2. My fuse is longer. I’m crying a lot, but more out of relief and joy than sorrow and frustration. And I love it. But I’m also noticing a patience I didn’t have three months ago.
3. I’m relaxed and I can tell myself to relax when I tense up. Before tension was normal, so there was no coming down from it. It’s so freeing to have an actual rhythm again.

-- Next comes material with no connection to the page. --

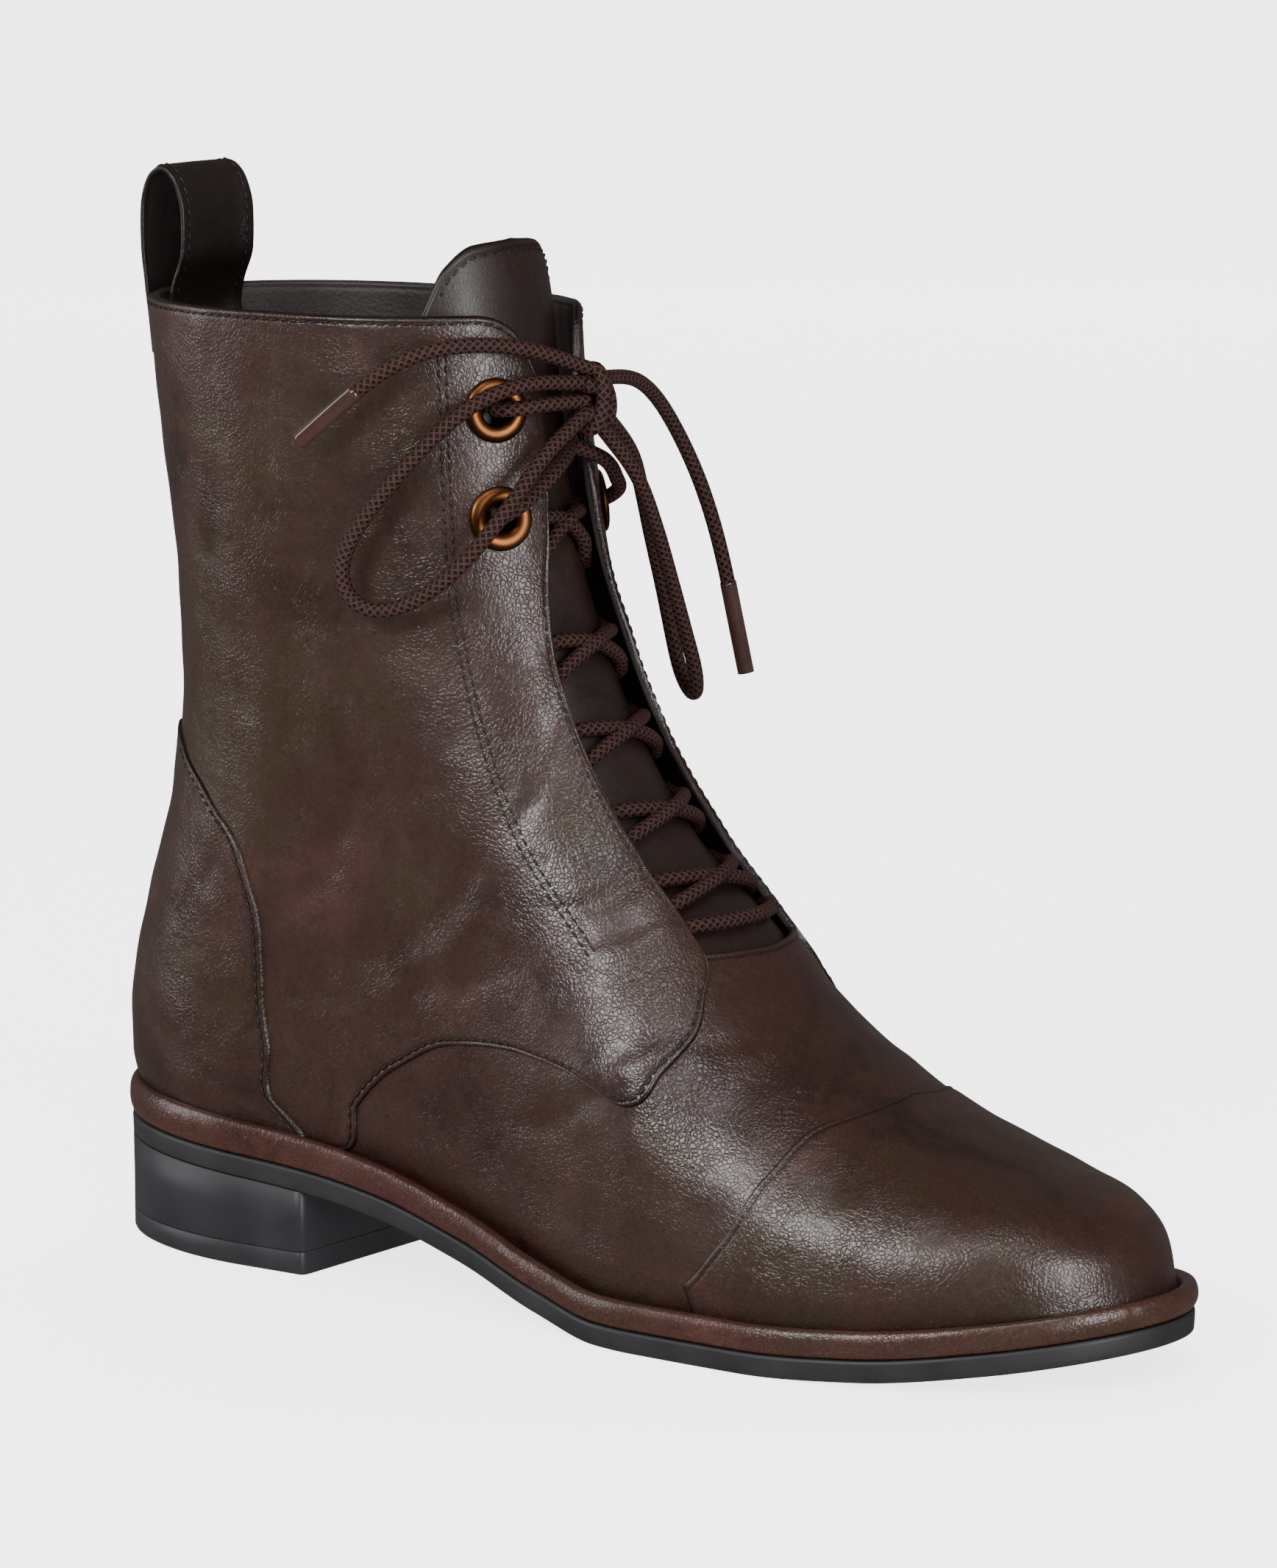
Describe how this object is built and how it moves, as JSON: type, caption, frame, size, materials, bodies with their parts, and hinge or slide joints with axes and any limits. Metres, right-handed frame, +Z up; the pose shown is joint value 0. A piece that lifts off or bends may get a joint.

4. I can feel the thrilling buzz of creative energy flowing like drugs through my veins. Don’t jump to conclusions, that’s a good thing, the way God wired me. My problem last year was that I ran on that fuel instead of God’s energy within me, and I ran the tank dry. One of the reasons for that was that I never turned it off, night or day. This time around I’m noticing the buzz for what it is—God’s gift to me for the creative ministry he’s called me to—but even that is meant to ebb and flow with sabbath and ceasing. Today I felt the upward buzz and shut it off. It was so liberating!
5. I’m at peace with being a bit of a mess and resting in Jesus.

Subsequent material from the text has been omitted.